• _Stated exercise_: Give the lines of the material verbatim, from the first line to the line with "stave_edge_ease = 1.2", including both.
╭─ Task input
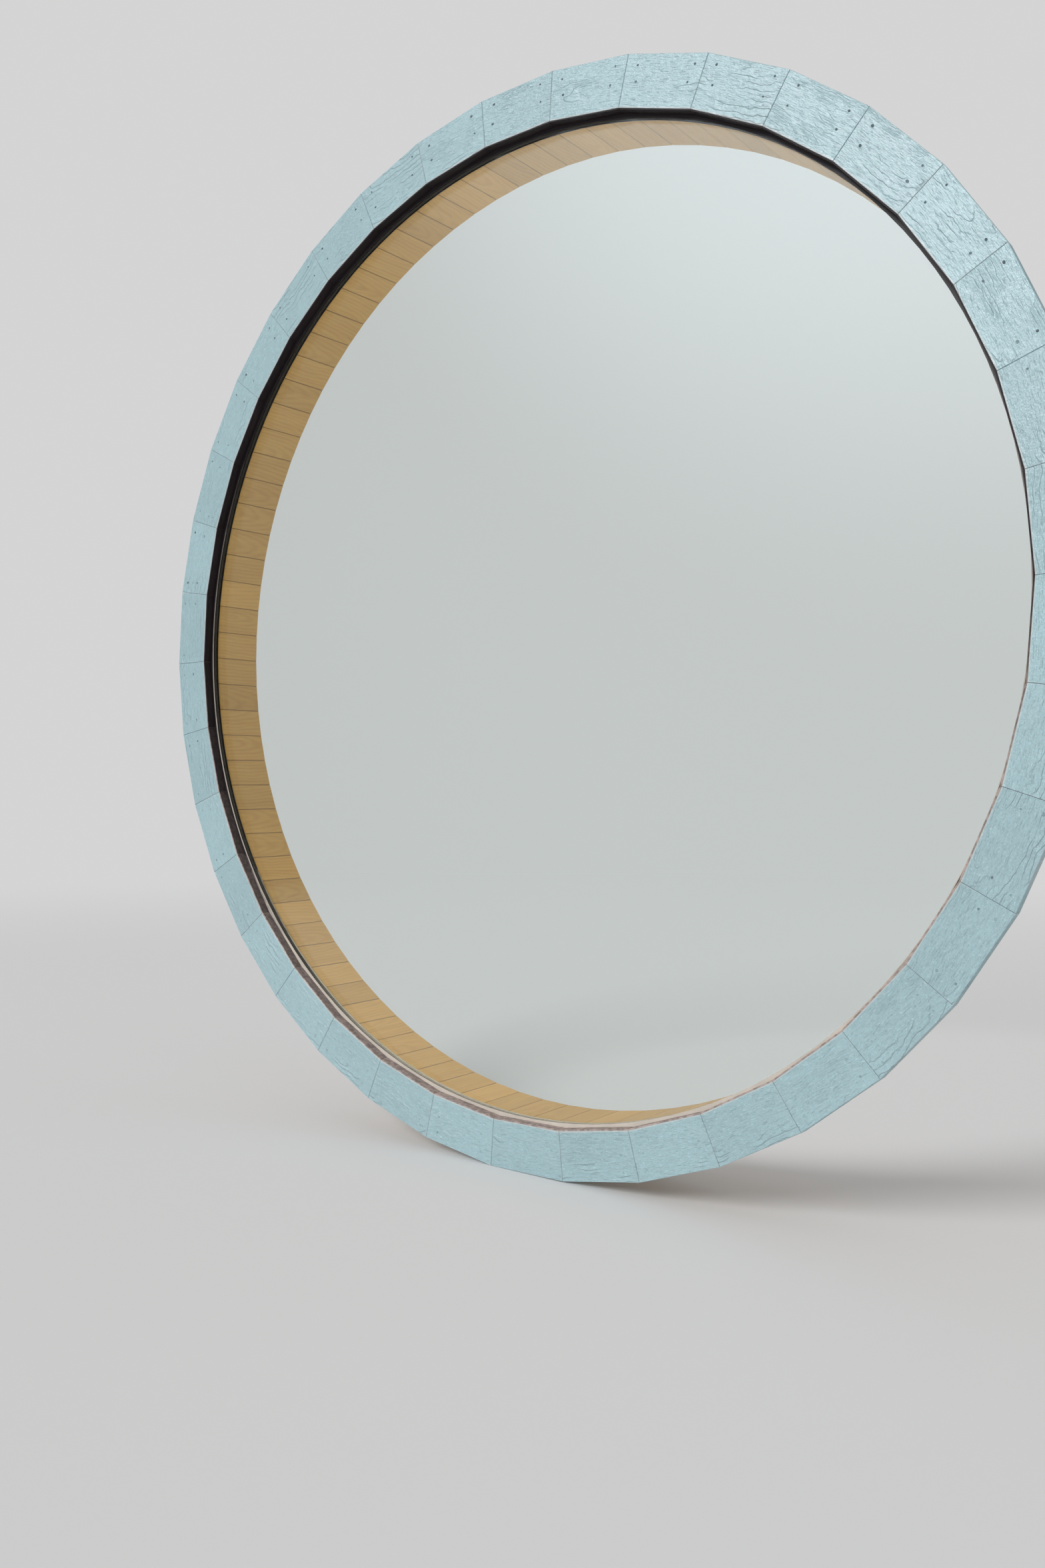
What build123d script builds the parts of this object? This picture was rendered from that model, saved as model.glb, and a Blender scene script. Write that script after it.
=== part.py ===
"""Round fixed window, six feet across, in a coopered wooden frame.

The origin is the centre of the opening, in the plane of the wall's outer face.
+X points right as seen from outdoors, +Y into the room and +Z up.
All sizes are in millimetres.
"""

import os
from math import cos, pi, radians, sin, tan

from build123d import *

# Opening, and the mitred casing boards around it outdoors
opening_diameter = 1828.8
board_count = 38
first_joint_angle = 0.65
board_width = 88.9
board_thickness = 19.0
board_edge_ease = 0.8
mitre_gap = 0.5

# Thin dark strips that line the inner edges of the casing
stop_thickness = 2.4
stop_recess = 0.5
stop_edge_ease = 0.4

# Sealed double glazing
pane_thickness = 5.0
cavity_width = 6.5
spacer_set_out = 0.5
spacer_width = 7.0
spacer_corner = 1.5
seal_width = 6.0

# Tapes that bed the glass on both faces
tape_thickness = 1.5
outer_tape_show = 4.6
inner_tape_show = 1.0

# Blocks that centre the glass in the hoop
edge_clearance = 5.0
block_length = 100.0
setting_block_angle = 25.0

# Laminated hoop that goes through the wall, and the staves that line it
wall_thickness = 133.0
hoop_thickness = 24.0
hoop_edge_ease = 1.5
stave_count = 96
stave_thickness = 16.5
stave_fit = 0.2
stave_edge_ease = 1.2

opening_radius = opening_diameter / 2
half_board = pi / board_count
board_step = 360 / board_count
board_inner = opening_radius * cos(half_board)
board_outer = board_inner + board_width

stop_inner = board_inner - stop_thickness
stop_depth = board_thickness - stop_recess

spacer_outer = board_inner + spacer_set_out
spacer_inner = spacer_outer - spacer_width
glass_radius = spacer_outer + seal_width
outer_pane_face = tape_thickness
cavity_face = outer_pane_face + pane_thickness
inner_pane_face = cavity_face + cavity_width
glass_back = inner_pane_face + pane_thickness

hoop_inner = glass_radius + edge_clearance
hoop_outer = hoop_inner + hoop_thickness
half_stave = pi / stave_count
stave_outer = (hoop_inner - stave_fit) * cos(half_stave)
stave_inner = stave_outer - stave_thickness
liner_face = glass_back + tape_thickness
liner_depth = wall_thickness - liner_face

outer_tape_inner = stop_inner - outer_tape_show
inner_tape_inner = stave_inner - inner_tape_show
block_arc = block_length / glass_radius * 180 / pi


def wall_plane(depth):
    """Sketch plane this far into the wall, facing outdoors, with X right and Y up."""
    return Plane(origin=(0, depth, 0), x_dir=(1, 0, 0), z_dir=(0, -1, 0))


def board_plane(angle):
    """Wall face turned so that sketch Y runs outward along the middle of a board."""
    turn = radians(angle)
    return Plane(origin=(0, 0, 0), x_dir=(sin(turn), 0, -cos(turn)), z_dir=(0, -1, 0))


def profile_plane(angle):
    """Plane through the window's axis, with X outward and Y into the wall."""
    turn = radians(angle)
    return Plane(origin=(0, 0, 0), x_dir=(cos(turn), 0, sin(turn)), z_dir=(-sin(turn), 0, cos(turn)))


def stave_outline(inner, outer, half_angle, ease):
    """Corners of a strip that tapers to the centre, with its two inner corners eased."""
    inner_half = inner * tan(half_angle)
    eased_half = (inner + ease) * tan(half_angle)
    outer_half = outer * tan(half_angle)
    side = [(inner, inner_half - ease), (inner + ease, eased_half), (outer, outer_half)]
    return side + [(x, -y) for x, y in reversed(side)]


os.makedirs("parts", exist_ok=True)

# The casing boards are straight, mitred at both ends and numbered clockwise from the top.
top_board_angle = first_joint_angle + board_step * (board_count // 4 + 0.5)
gap_half = mitre_gap / 2 / cos(half_board)
inner_half_length = board_inner * tan(half_board) - gap_half
outer_half_length = board_outer * tan(half_board) - gap_half
for number in range(board_count):
    with BuildPart() as casing_board:
        with BuildSketch(board_plane(top_board_angle - number * board_step)):
            Polygon(
                (-inner_half_length, board_inner),
                (inner_half_length, board_inner),
                (outer_half_length, board_outer),
                (-outer_half_length, board_outer),
                align=None,
            )
        extrude(amount=board_thickness)
        front = casing_board.faces().sort_by(Axis.Y)[0]
        chamfer(front.edges(), length=board_edge_ease)
    casing_board.part.label = f"casing_board_{number + 1:02d}"
    export_step(casing_board.part, f"parts/{casing_board.part.label}.step")

# The thin stop strips meet end to end and make one dark line inside the casing.
with BuildPart() as exterior_stop_ring:
    with BuildSketch(wall_plane(0)):
        with PolarLocations(0, board_count, start_angle=first_joint_angle + board_step / 2):
            Polygon(*stave_outline(stop_inner, board_inner, half_board, stop_edge_ease), align=None)
    extrude(amount=stop_depth)
exterior_stop_ring.part.label = "exterior_stop_ring"
export_step(exterior_stop_ring.part, "parts/exterior_stop_ring.step")

# A tape shows as a thin line between the stops and the glass.
with BuildPart() as exterior_tape:
    with BuildSketch(wall_plane(outer_pane_face)):
        Circle(glass_radius)
        Circle(outer_tape_inner, mode=Mode.SUBTRACT)
    extrude(amount=tape_thickness)
exterior_tape.part.label = "exterior_tape"
export_step(exterior_tape.part, "parts/exterior_tape.step")

# Two round panes with a sealed cavity between them
with BuildPart() as outer_pane:
    with BuildSketch(wall_plane(cavity_face)):
        Circle(glass_radius)
    extrude(amount=pane_thickness)
outer_pane.part.label = "outer_pane"
export_step(outer_pane.part, "parts/outer_pane.step")

with BuildPart() as spacer_bar:
    with BuildSketch(profile_plane(0)) as spacer_profile:
        with Locations((spacer_inner, cavity_face)):
            Rectangle(spacer_width, cavity_width, align=(Align.MIN, Align.MIN))
        chamfer(spacer_profile.vertices().sort_by(Axis.X)[2:], length=spacer_corner)
    revolve(axis=Axis.Y)
spacer_bar.part.label = "spacer_bar"
export_step(spacer_bar.part, "parts/spacer_bar.step")

# The edge seal fills the rim behind the spacer, round its eased corners.
with BuildPart() as edge_seal:
    with BuildSketch(profile_plane(0)):
        with Locations((spacer_outer - spacer_corner, cavity_face)):
            Rectangle(seal_width + spacer_corner, cavity_width, align=(Align.MIN, Align.MIN))
        add(spacer_profile.sketch, mode=Mode.SUBTRACT)
    revolve(axis=Axis.Y)
edge_seal.part.label = "edge_seal"
export_step(edge_seal.part, "parts/edge_seal.step")

with BuildPart() as inner_pane:
    with BuildSketch(wall_plane(glass_back)):
        Circle(glass_radius)
    extrude(amount=pane_thickness)
inner_pane.part.label = "inner_pane"
export_step(inner_pane.part, "parts/inner_pane.step")

with BuildPart() as interior_tape:
    with BuildSketch(wall_plane(liner_face)):
        Circle(glass_radius)
        Circle(inner_tape_inner, mode=Mode.SUBTRACT)
    extrude(amount=tape_thickness)
interior_tape.part.label = "interior_tape"
export_step(interior_tape.part, "parts/interior_tape.step")

# Two blocks carry the glass near the bottom, and two keep it from walking sideways.
block_places = {
    "setting_block_left": -90 - setting_block_angle,
    "setting_block_right": -90 + setting_block_angle,
    "side_block_left": 180,
    "side_block_right": 0,
}
for block_name, block_angle in block_places.items():
    with BuildPart() as glass_block:
        with BuildSketch(profile_plane(block_angle + block_arc / 2)):
            with Locations((glass_radius, outer_pane_face)):
                Rectangle(edge_clearance, glass_back - outer_pane_face, align=(Align.MIN, Align.MIN))
        revolve(axis=Axis.Y, revolution_arc=block_arc)
    glass_block.part.label = block_name
    export_step(glass_block.part, f"parts/{block_name}.step")

# The hoop is bent from thin plywood and carries the casing on its front edge.
with BuildPart() as frame_hoop:
    with BuildSketch(profile_plane(0)) as hoop_profile:
        with Locations((hoop_inner, 0)):
            Rectangle(hoop_thickness, wall_thickness, align=(Align.MIN, Align.MIN))
        room_corners = hoop_profile.vertices().group_by(Axis.Y)[-1]
        chamfer(room_corners, length=hoop_edge_ease)
    revolve(axis=Axis.Y)
frame_hoop.part.label = "frame_hoop"
export_step(frame_hoop.part, "parts/frame_hoop.step")

# Narrow flat staves line the hoop from the glass to the room.
with BuildPart() as jamb_liner:
    with BuildSketch(wall_plane(wall_thickness)):
        with PolarLocations(0, stave_count, start_angle=180 / stave_count):
            Polygon(*stave_outline(stave_inner, stave_outer, half_stave, stave_edge_ease), align=None)
    extrude(amount=liner_depth)
jamb_liner.part.label = "jamb_liner"
export_step(jamb_liner.part, "parts/jamb_liner.step")
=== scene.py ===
"""Looks of the round window: its finishes, filled nail heads, studio and camera.

Everything is in metres, in the window's own frame: the origin is the centre of the
opening in the plane of the wall's outer face, +Y goes into the room and +Z up.
"""

import random
from math import cos, pi, radians, sin, tan

import bmesh
import bpy
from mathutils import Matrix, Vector


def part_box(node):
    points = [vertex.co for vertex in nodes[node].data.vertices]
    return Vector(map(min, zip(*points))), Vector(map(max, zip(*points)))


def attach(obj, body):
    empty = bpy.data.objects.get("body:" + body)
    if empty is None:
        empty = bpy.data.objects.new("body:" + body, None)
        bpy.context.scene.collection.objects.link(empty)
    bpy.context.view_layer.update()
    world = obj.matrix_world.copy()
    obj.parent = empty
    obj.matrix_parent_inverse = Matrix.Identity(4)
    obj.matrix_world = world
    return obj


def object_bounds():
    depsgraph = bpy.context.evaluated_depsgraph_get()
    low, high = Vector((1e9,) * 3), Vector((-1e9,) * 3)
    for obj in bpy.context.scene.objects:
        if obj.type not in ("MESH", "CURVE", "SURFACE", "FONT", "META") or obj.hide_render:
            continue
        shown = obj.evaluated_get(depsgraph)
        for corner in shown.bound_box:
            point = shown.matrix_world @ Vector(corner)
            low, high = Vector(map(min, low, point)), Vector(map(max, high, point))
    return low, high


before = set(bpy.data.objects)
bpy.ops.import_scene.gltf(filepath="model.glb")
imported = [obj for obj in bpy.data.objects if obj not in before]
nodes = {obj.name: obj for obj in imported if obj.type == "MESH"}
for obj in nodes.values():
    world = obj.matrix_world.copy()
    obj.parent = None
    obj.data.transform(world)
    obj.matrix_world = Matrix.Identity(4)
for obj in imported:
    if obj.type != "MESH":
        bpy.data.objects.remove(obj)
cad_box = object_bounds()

# What repeats round the opening
board_names = sorted(name for name in nodes if name.startswith("casing_board_"))
board_count = len(board_names)
board_step = 2 * pi / board_count
first_joint = radians(0.65)
stave_count = 96

# Radii and depths
opening_radius = 0.9144
board_width = 0.0889
board_inner = opening_radius * cos(board_step / 2)
stop_thickness = 0.0024
stop_recess = 0.0005
casing_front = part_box("exterior_stop_ring")[0].y - stop_recess
tape_show = 0.0046
tape_inner = board_inner - stop_thickness - tape_show
cavity_middle = sum(corner.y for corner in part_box("spacer_bar")) / 2
hoop_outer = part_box("frame_hoop")[1].z
floor_height = cad_box[0].z

# The photograph's camera
camera_place = (1.4552, -1.8901, -0.2748)
camera_turn = radians(37.806)
camera_lens = 29.60
camera_film = 36.0
horizon_shift = -0.00395

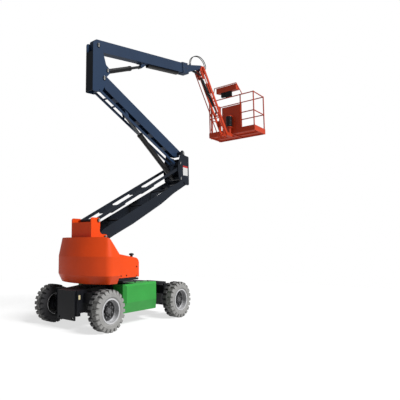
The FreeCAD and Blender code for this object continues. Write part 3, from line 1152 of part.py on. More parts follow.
╰─
• _Output_:
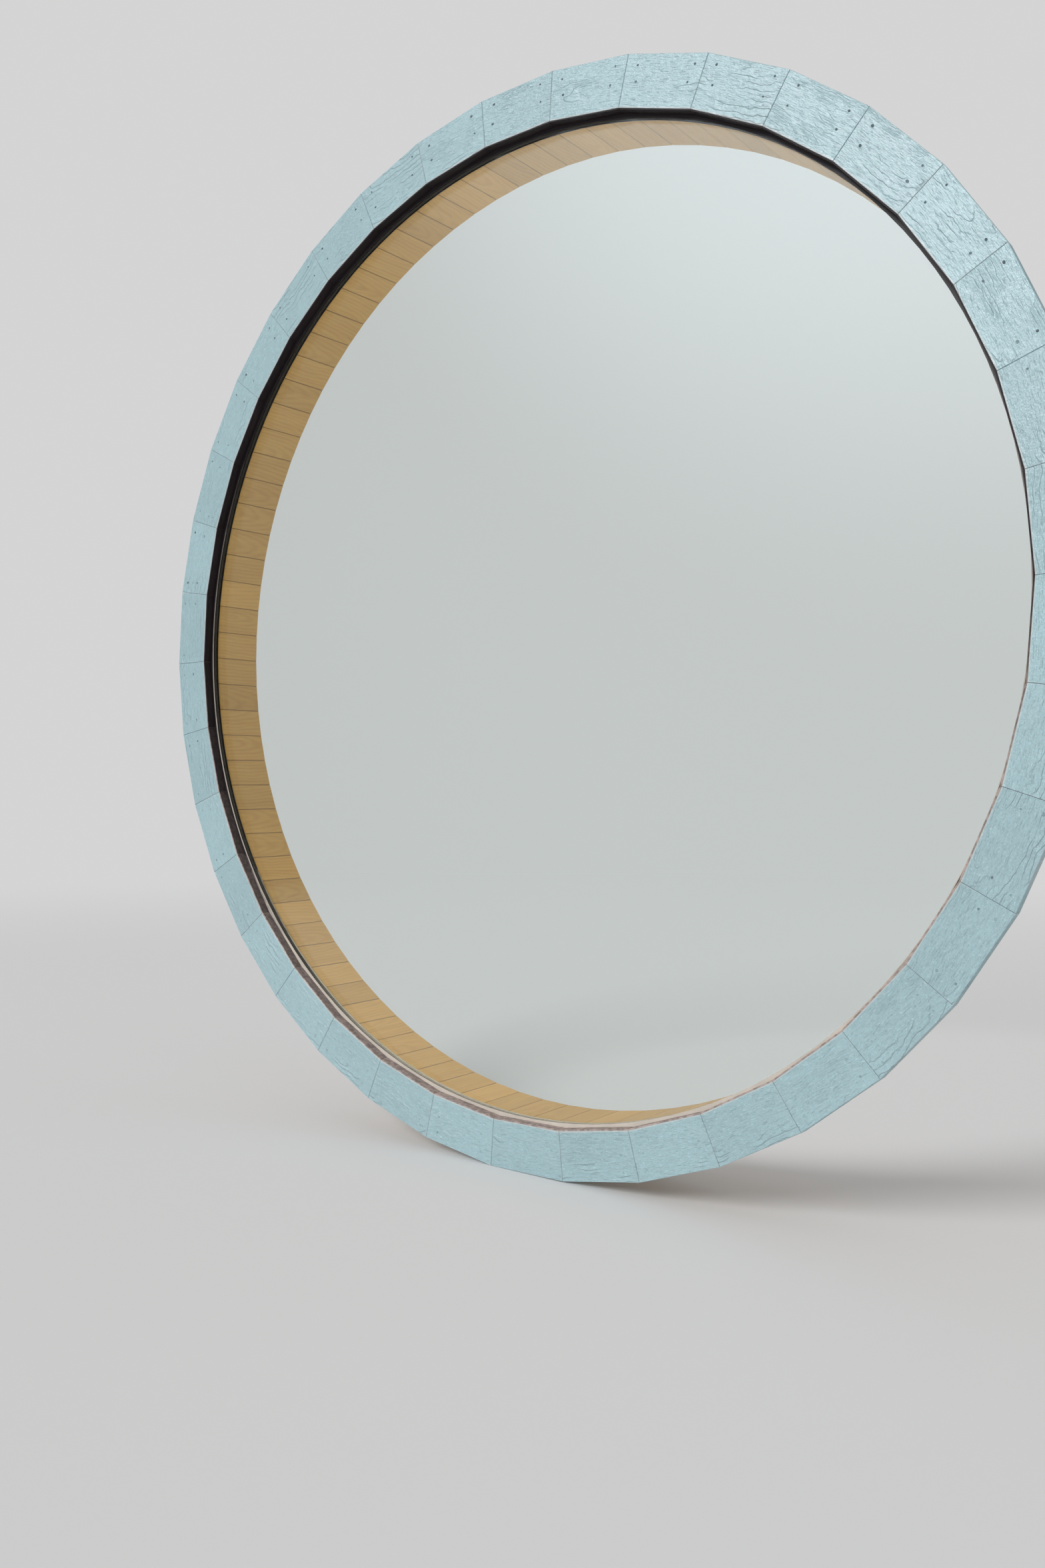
What build123d script builds the parts of this object? This picture was rendered from that model, saved as model.glb, and a Blender scene script. Write that script after it.
=== part.py ===
"""Round fixed window, six feet across, in a coopered wooden frame.

The origin is the centre of the opening, in the plane of the wall's outer face.
+X points right as seen from outdoors, +Y into the room and +Z up.
All sizes are in millimetres.
"""

import os
from math import cos, pi, radians, sin, tan

from build123d import *

# Opening, and the mitred casing boards around it outdoors
opening_diameter = 1828.8
board_count = 38
first_joint_angle = 0.65
board_width = 88.9
board_thickness = 19.0
board_edge_ease = 0.8
mitre_gap = 0.5

# Thin dark strips that line the inner edges of the casing
stop_thickness = 2.4
stop_recess = 0.5
stop_edge_ease = 0.4

# Sealed double glazing
pane_thickness = 5.0
cavity_width = 6.5
spacer_set_out = 0.5
spacer_width = 7.0
spacer_corner = 1.5
seal_width = 6.0

# Tapes that bed the glass on both faces
tape_thickness = 1.5
outer_tape_show = 4.6
inner_tape_show = 1.0

# Blocks that centre the glass in the hoop
edge_clearance = 5.0
block_length = 100.0
setting_block_angle = 25.0

# Laminated hoop that goes through the wall, and the staves that line it
wall_thickness = 133.0
hoop_thickness = 24.0
hoop_edge_ease = 1.5
stave_count = 96
stave_thickness = 16.5
stave_fit = 0.2
stave_edge_ease = 1.2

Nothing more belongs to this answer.